■ **Directive**
Identify the lines that contain the string "Blender", then copy each of them.
━━━ Recorded information
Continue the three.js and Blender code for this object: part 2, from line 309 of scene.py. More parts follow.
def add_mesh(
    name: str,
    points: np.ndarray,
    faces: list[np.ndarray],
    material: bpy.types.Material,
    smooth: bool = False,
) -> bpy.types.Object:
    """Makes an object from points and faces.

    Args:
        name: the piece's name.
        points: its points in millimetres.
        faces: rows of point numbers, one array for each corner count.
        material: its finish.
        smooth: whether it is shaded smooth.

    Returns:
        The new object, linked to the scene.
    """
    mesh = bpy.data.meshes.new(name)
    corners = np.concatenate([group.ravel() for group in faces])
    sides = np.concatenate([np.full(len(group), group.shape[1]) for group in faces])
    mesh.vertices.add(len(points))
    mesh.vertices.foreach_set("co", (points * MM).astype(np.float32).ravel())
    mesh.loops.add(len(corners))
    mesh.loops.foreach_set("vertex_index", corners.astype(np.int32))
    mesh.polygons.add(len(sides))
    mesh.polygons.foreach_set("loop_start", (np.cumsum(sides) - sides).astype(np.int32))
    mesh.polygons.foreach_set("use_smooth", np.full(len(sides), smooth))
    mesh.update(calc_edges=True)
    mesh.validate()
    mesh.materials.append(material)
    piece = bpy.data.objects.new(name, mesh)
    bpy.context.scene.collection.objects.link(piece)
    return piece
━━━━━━
━━━ Recorded information
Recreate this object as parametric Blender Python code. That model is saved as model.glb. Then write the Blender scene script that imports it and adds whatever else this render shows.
━━━━━━
■ **Solved exercise**
Continue the three.js and Blender code for this object: part 2, from line 309 of scene.py. More parts follow.
Recreate this object as parametric Blender Python code. That model is saved as model.glb. Then write the Blender scene script that imports it and adds whatever else this render shows.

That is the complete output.